Tip: Worth a visit if there are other exhibitions going on, if not I would skip it, especially if you have limited time.
(Inside of Basilica di Santa Croce)
These attractions are all within walking distance inside the old town area and the best way to explore is by foot as the streets are quite narrow. There are also other places that you can visit slightly outside the old town area such as Church of Santi Niccolo e Cataldo or Saint Giovanni Cathedral.
Tip: If you are travelling to Lecce by car, you can do what we did and park the car next to Porta Napoli monument; it will take you less than 10 mins to walk to the centre of the old town.
When Ben & I are travelling, one of our favourite things to do is to have long lunch and people watch! This time we found a cute little café with both inside and outside seating called 00 Doppiozero and decided to settle in the sun.

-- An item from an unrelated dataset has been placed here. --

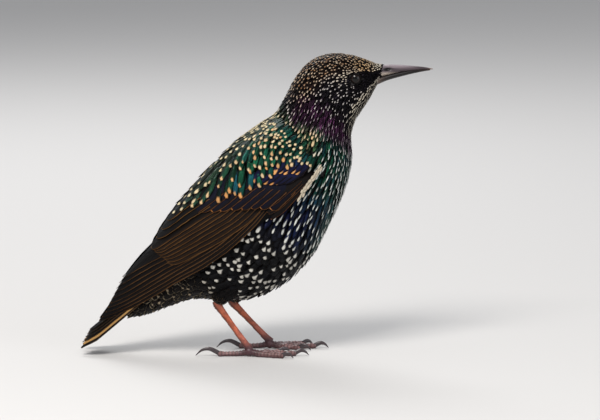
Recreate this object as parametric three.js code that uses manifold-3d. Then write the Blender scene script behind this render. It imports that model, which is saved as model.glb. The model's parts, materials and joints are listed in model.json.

Two Aperol spritzes later, we were ready to order some food (I have to admit that the service was a little slow). One of the specialties in the region is Orecchiette (ear shape pasta) but unfortunately, it was not on the menu so we ordered a ham salad and a Salsiccia sausage dish instead.
The salad was delicious; the savoury ham balanced out the juiciness of the lettuce perfectly; the peppery kick from the rocket also adds extra flavour to the freshness.
Bathed in the juice from the sausages and tomatoes, the potatoes in this sausage dish were to die for! The sausages were extraordinarily tasty too.
Another specialty in the region is caffè in ghiaccio con latte di mandorla, which translates to espresso with ice and almond milk in English. A lovely, sweet alternative to an iced expresso!
After 5 hours of appreciating Baroque architecture in Lecce, we continued our journey to Polignano a Mare. The plan was to spend the night in Polignano a Mare and come back to explore it more on the 3rd day.
SATURDAY PM – Polignano a Mare
After about 90 mins on the highway from Lecce we arrived at the outskirts of Polignano a Mare old town, where our Airbnb was located. Our Airbnb was a cute little split level apartment beautifully decorated with rustic furniture and ornaments. Only 5 mins walking distance from the old town, it makes a perfect spot for a speedy siesta before a quick stroll down the town!
Think crystal clear water and cliffs pitted with caves carved by the sea over centuries. Picture a Mediterranean white-walled town, perched on a high cliff and peppered with beautiful café & restaurants. This is Polignano a Mare, the ‘pearl of the Adriatic’. More excitingly, Polignano a Mare is also the home to this social media famous cave restaurant - Grotta Palazzese; where our dinner was booked. Here is a short video of us being guided down to the restaurant form street level.
We were immediately wowed by the view and impressed by how nicely the restaurant was integrated into the cave. There are two levels for dining and tables are allocated on a first come, first served basis. We were very lucky to be seated with a table next to the cliff with an unobstructed view of the ocean to enjoy the sunset.
Tip: To get a good table, I would suggest anyone who is interested in visiting the restaurant to book the earliest dining session (i.e. 7:30pm) and arrive at the restaurant slight early to be at the front of the line that forms.
Live music, crashing waves, champagne in hand and great company, time seemed to slip away. As the sun slowly set the lights get brighter and the restaurant eventually transformed into a magical theatrical space with different coloured lighting. For anyone who likes photography, make sure to bring your camera when you go to the bathroom to take a full view shot of the restaurant.
In terms of the food, you have the option of choosing a La carte (ave. €35-40 per dish) or a 4 / 5 / 6 course set menu (€120 for 4 course set menu). I personally think the food itself was only ok, especially given the price but the overall dining experience was incredible; truly one of a kind!